## Begin Task input

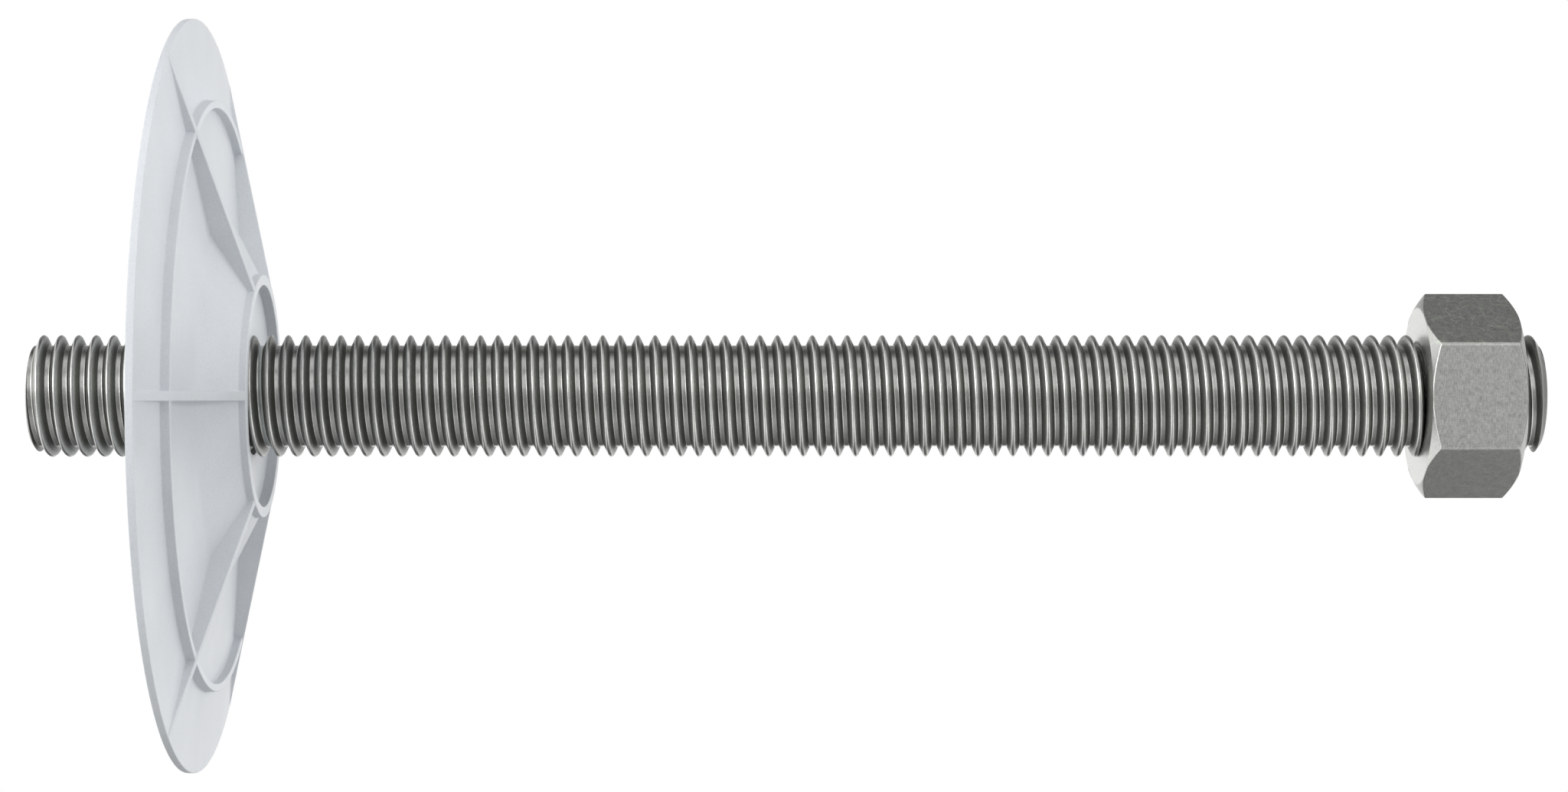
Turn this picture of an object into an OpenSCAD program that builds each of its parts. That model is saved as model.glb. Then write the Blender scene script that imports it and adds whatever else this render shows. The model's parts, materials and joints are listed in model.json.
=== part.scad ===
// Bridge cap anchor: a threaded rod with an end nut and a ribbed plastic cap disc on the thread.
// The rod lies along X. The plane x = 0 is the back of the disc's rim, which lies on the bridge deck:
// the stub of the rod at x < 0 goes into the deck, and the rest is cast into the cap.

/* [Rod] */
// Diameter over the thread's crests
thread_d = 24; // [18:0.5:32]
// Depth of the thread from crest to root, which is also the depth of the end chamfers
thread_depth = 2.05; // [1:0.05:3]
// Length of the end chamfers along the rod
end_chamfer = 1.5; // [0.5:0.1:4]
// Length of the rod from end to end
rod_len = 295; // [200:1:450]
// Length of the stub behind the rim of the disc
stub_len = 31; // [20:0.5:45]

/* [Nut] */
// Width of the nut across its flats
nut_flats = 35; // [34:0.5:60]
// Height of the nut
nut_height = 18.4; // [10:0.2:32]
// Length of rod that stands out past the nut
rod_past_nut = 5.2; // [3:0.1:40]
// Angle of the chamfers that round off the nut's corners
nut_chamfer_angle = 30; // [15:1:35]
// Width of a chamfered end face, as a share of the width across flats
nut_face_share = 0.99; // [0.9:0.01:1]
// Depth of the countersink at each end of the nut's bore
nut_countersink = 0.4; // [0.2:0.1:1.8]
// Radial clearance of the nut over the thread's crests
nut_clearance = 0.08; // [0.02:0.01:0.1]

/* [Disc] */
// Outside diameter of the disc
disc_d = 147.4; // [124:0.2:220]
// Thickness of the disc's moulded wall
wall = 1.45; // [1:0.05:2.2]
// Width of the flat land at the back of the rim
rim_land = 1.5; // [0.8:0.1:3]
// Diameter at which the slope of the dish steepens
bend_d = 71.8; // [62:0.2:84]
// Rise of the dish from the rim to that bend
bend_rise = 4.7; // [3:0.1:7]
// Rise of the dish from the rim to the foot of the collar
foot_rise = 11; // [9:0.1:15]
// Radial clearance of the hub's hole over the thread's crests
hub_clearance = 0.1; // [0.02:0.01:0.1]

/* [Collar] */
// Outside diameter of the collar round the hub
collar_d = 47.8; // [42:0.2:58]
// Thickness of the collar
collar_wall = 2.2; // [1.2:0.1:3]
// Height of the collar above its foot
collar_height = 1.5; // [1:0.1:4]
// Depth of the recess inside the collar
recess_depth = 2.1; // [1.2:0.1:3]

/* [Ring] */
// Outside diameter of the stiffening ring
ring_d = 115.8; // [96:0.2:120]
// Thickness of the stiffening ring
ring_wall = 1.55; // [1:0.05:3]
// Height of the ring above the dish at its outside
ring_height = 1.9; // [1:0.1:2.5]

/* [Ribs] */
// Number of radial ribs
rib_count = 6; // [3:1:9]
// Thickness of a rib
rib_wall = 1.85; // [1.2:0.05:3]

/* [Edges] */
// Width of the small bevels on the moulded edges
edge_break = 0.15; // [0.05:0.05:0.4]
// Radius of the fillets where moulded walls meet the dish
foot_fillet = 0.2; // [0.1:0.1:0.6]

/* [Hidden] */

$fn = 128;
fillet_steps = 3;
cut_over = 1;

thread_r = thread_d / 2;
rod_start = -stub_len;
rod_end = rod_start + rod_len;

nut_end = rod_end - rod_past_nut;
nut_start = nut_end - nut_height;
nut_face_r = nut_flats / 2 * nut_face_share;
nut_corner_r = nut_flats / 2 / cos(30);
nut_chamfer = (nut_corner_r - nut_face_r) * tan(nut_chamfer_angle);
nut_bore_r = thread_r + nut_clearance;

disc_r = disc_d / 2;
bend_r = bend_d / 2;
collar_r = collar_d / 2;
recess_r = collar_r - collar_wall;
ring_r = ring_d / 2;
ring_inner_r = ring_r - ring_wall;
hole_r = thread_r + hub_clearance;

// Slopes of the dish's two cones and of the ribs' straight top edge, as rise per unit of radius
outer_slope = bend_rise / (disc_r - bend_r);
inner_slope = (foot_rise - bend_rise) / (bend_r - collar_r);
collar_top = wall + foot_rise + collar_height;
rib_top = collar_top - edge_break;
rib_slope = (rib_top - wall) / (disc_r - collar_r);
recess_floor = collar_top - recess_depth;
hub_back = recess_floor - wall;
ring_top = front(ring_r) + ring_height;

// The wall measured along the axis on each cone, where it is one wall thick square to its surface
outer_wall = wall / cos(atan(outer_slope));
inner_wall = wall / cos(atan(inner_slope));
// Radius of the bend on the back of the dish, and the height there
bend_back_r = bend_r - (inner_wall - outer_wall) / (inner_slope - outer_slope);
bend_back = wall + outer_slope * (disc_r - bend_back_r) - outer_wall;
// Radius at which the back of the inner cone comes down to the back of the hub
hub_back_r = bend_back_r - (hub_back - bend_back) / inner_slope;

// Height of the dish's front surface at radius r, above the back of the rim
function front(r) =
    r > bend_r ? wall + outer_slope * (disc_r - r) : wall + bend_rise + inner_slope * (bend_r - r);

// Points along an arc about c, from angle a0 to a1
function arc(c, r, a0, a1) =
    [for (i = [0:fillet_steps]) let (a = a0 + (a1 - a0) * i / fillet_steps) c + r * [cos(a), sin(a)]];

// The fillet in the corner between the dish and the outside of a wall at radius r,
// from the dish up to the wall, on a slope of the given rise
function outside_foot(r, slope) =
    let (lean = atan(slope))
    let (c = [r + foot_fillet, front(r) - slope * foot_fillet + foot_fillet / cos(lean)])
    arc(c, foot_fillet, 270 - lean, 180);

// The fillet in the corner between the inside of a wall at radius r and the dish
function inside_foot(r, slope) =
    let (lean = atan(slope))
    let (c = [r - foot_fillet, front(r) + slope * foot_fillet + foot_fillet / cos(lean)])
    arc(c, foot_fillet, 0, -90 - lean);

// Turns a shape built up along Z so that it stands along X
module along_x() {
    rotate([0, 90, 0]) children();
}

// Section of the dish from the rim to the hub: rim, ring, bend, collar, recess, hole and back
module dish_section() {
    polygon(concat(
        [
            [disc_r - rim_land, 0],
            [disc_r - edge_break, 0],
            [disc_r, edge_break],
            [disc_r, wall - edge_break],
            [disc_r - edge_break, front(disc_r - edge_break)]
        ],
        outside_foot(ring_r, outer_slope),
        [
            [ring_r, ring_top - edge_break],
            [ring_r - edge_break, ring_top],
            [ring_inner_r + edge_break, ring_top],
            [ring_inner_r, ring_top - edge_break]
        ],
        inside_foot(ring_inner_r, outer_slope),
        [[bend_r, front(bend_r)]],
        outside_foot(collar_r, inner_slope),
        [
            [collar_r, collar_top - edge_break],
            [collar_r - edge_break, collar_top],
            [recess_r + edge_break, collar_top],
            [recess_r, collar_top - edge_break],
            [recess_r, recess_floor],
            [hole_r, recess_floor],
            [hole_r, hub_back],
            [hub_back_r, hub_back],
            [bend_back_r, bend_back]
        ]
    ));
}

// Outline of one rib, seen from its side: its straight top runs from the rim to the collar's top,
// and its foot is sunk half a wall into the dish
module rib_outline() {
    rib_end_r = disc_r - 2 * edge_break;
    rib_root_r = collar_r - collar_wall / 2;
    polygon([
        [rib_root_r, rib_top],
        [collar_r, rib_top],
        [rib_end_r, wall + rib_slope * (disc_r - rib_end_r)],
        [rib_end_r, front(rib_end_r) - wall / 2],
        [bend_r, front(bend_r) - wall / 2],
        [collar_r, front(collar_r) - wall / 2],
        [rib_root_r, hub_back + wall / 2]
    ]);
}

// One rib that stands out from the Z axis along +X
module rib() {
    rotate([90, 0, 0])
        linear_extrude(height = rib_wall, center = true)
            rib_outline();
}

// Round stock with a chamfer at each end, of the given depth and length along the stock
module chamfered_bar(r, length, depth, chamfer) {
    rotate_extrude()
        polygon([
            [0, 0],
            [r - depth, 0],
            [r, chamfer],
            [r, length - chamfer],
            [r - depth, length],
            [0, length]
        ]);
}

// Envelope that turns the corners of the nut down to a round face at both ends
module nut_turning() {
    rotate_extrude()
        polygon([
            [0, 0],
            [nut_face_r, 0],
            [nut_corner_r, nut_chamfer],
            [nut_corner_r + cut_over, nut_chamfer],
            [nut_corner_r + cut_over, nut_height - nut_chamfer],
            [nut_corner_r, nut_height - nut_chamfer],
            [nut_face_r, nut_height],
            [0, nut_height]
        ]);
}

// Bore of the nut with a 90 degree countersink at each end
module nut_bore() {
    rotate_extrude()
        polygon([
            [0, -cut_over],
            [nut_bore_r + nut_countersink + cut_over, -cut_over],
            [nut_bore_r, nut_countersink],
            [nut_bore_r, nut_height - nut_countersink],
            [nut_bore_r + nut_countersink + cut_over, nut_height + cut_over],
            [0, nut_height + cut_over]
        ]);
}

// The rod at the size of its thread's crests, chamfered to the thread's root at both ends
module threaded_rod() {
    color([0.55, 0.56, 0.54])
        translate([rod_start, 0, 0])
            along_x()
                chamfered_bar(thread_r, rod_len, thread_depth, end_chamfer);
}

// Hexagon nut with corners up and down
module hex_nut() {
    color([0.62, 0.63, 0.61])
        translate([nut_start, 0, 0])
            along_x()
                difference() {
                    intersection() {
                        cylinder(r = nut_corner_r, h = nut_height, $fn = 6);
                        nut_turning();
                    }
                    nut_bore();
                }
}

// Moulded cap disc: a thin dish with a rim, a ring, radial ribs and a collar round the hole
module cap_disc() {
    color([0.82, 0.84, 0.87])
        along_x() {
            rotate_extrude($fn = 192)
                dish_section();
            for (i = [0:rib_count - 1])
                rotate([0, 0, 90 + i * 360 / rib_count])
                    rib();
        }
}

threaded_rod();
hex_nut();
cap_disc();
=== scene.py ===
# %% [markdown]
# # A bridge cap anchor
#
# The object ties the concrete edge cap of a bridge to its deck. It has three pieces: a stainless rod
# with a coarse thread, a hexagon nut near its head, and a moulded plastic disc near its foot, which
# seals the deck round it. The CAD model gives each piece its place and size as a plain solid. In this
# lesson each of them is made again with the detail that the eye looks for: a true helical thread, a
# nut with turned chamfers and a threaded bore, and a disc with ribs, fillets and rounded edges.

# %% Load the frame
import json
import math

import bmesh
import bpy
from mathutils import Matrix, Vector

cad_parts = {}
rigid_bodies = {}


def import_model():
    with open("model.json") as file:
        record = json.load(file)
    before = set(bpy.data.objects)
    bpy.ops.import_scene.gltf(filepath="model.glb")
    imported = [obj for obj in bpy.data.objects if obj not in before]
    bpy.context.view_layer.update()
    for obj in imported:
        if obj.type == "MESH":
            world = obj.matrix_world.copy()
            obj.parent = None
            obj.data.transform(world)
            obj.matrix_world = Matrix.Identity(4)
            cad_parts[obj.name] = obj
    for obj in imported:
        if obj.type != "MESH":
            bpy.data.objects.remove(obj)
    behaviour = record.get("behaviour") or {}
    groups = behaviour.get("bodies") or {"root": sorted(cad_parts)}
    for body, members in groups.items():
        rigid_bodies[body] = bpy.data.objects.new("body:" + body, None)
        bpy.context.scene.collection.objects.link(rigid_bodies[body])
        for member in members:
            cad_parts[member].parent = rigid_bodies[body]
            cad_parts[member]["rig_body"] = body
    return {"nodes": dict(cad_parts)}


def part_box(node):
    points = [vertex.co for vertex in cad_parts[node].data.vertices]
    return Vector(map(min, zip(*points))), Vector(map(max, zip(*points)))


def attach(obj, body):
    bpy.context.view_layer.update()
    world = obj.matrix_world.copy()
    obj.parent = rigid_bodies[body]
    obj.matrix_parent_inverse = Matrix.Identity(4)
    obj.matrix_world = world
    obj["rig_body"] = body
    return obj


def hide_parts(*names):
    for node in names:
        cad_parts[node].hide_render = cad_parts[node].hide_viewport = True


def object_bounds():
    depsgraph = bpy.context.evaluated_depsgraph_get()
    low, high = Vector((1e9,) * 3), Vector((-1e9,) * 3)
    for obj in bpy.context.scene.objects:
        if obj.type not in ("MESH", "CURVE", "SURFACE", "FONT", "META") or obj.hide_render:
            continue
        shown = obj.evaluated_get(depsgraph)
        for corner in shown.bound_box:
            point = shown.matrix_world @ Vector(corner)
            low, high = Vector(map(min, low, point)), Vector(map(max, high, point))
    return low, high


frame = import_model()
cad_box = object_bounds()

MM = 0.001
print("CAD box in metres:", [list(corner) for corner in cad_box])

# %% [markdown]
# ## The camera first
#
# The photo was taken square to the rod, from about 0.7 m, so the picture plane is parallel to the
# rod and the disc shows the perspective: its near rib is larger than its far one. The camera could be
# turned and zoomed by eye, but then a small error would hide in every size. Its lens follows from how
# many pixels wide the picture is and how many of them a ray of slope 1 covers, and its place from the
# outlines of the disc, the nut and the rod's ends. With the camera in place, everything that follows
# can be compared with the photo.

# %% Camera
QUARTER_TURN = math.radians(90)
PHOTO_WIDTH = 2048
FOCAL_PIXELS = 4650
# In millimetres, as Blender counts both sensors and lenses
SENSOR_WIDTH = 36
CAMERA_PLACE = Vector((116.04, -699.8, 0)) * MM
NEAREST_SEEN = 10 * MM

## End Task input
## Begin Task input

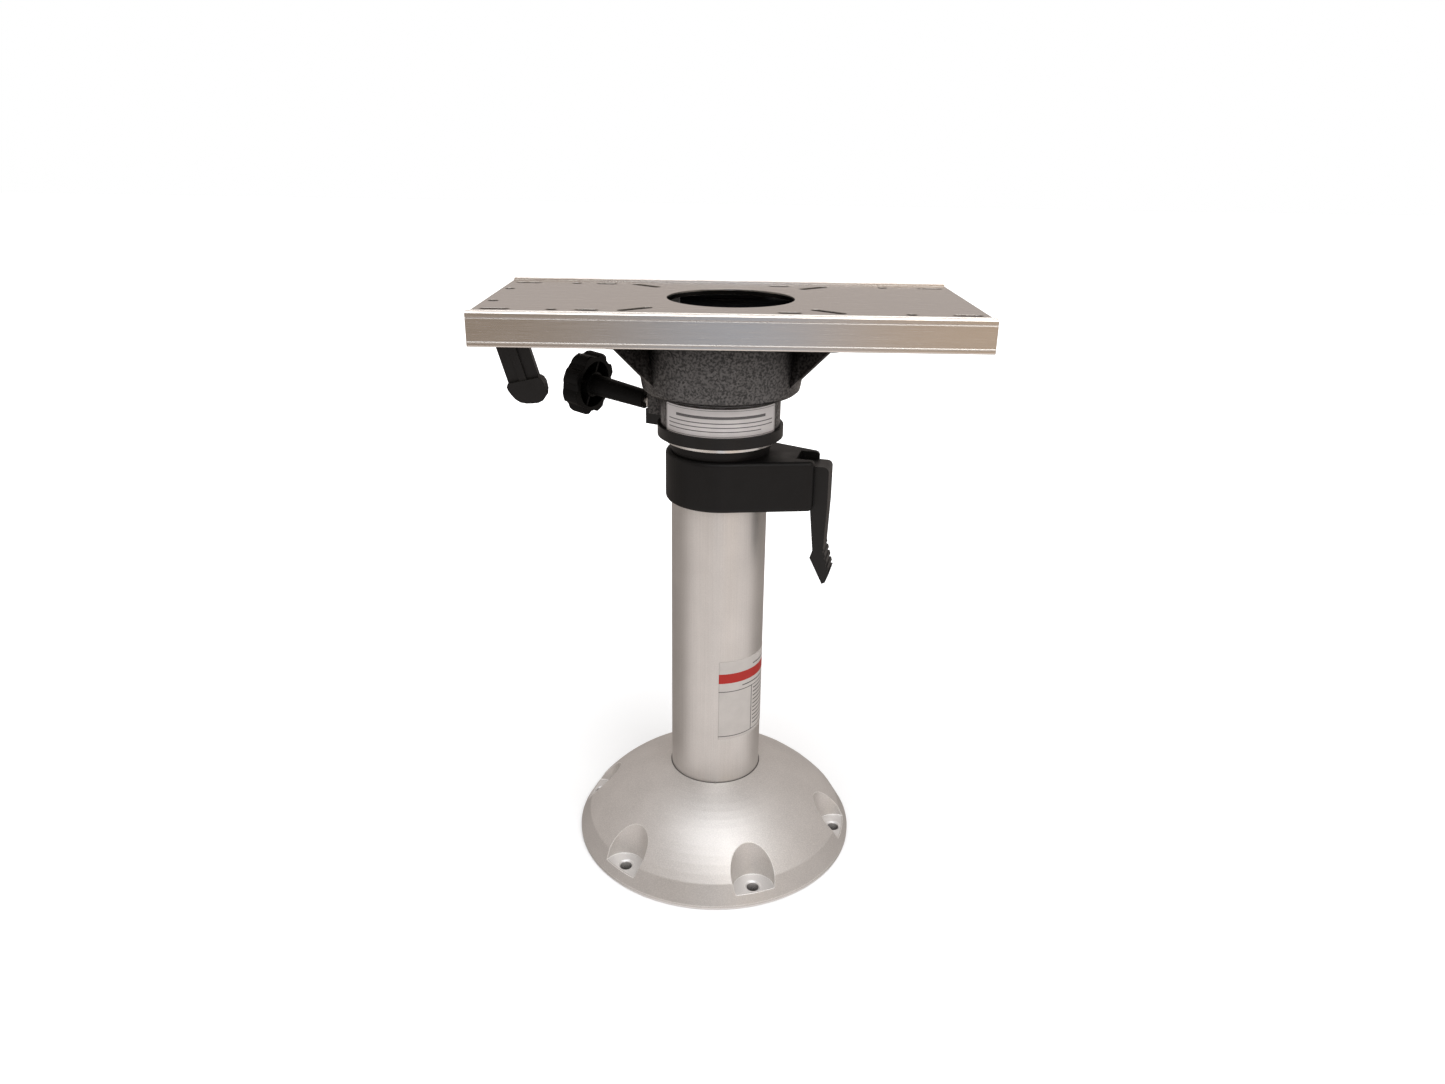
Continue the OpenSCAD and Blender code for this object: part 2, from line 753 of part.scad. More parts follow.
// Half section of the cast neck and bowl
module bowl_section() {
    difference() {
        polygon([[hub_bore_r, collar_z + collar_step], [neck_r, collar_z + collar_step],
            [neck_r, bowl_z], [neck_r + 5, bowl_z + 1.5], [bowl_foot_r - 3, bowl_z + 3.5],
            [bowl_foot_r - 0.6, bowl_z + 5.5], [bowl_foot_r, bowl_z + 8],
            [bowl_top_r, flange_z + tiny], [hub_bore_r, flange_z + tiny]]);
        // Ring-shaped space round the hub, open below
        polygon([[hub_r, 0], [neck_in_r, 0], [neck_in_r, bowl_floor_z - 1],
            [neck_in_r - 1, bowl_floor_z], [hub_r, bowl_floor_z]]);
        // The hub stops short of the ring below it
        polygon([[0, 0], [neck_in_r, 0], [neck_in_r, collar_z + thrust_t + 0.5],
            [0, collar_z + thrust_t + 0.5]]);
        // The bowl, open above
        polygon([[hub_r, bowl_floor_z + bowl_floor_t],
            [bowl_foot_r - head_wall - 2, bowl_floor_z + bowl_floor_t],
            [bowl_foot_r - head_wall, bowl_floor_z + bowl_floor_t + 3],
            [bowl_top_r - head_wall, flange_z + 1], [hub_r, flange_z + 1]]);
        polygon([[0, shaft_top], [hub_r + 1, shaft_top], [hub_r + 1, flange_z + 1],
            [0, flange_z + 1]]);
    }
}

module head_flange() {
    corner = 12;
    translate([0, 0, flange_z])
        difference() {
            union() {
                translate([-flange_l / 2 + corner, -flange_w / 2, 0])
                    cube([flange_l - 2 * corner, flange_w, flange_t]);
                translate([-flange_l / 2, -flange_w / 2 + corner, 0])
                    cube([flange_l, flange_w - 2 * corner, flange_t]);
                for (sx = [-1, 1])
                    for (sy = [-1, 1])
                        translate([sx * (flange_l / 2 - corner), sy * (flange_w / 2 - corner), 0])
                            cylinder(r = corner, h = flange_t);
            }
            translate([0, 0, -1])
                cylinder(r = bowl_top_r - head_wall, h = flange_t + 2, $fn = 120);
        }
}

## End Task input
## Begin Task input

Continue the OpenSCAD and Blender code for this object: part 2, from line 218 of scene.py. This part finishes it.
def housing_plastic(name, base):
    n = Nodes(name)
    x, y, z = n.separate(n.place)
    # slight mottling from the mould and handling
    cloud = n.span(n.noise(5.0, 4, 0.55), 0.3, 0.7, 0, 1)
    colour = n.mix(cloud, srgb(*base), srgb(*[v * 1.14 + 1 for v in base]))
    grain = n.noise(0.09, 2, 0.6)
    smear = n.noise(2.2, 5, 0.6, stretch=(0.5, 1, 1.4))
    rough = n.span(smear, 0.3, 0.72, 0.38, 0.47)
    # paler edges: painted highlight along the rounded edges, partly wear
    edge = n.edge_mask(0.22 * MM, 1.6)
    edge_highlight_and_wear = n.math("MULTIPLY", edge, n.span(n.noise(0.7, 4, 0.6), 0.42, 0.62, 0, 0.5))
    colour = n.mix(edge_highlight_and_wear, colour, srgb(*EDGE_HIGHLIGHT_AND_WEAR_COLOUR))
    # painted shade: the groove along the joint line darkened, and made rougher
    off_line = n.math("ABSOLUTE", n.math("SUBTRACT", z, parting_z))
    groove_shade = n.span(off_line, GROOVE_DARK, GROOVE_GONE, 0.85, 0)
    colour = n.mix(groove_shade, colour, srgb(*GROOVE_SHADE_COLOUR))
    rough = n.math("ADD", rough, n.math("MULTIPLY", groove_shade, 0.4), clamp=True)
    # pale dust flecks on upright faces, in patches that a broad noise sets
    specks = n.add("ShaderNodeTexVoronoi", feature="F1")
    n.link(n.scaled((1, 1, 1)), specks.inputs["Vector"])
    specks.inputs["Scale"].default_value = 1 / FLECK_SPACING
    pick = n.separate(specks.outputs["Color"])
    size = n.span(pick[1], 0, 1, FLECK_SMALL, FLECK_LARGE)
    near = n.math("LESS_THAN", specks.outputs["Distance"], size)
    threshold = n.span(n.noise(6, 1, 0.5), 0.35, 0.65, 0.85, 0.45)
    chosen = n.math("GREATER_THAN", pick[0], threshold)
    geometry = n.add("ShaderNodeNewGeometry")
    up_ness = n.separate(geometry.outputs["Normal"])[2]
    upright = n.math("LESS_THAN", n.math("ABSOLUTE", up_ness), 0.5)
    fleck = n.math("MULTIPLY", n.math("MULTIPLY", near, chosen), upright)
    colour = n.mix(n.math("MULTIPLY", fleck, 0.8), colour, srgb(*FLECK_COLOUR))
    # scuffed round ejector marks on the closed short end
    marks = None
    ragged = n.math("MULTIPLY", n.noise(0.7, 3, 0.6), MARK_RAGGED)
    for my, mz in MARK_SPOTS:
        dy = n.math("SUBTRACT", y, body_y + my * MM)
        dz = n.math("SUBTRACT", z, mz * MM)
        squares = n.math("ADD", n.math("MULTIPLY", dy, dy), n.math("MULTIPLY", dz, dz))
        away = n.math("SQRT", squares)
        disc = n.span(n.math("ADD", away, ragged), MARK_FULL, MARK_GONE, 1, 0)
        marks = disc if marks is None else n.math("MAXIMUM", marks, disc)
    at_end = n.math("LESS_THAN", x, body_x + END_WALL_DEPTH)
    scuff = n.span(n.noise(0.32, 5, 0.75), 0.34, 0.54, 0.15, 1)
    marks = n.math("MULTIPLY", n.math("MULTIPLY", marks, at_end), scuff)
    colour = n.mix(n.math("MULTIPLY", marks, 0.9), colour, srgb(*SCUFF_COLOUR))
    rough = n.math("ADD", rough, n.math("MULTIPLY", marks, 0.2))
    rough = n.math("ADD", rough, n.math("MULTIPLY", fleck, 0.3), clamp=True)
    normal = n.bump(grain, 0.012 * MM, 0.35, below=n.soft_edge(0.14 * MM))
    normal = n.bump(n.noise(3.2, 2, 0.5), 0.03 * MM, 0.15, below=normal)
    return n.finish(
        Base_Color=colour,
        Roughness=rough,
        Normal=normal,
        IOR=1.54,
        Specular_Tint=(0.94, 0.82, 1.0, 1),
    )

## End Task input

▶ **Short exercise**: Work out how many lines in the records above contain the word "depsgraph", and give only that number.

▶ **Problem solution**: 2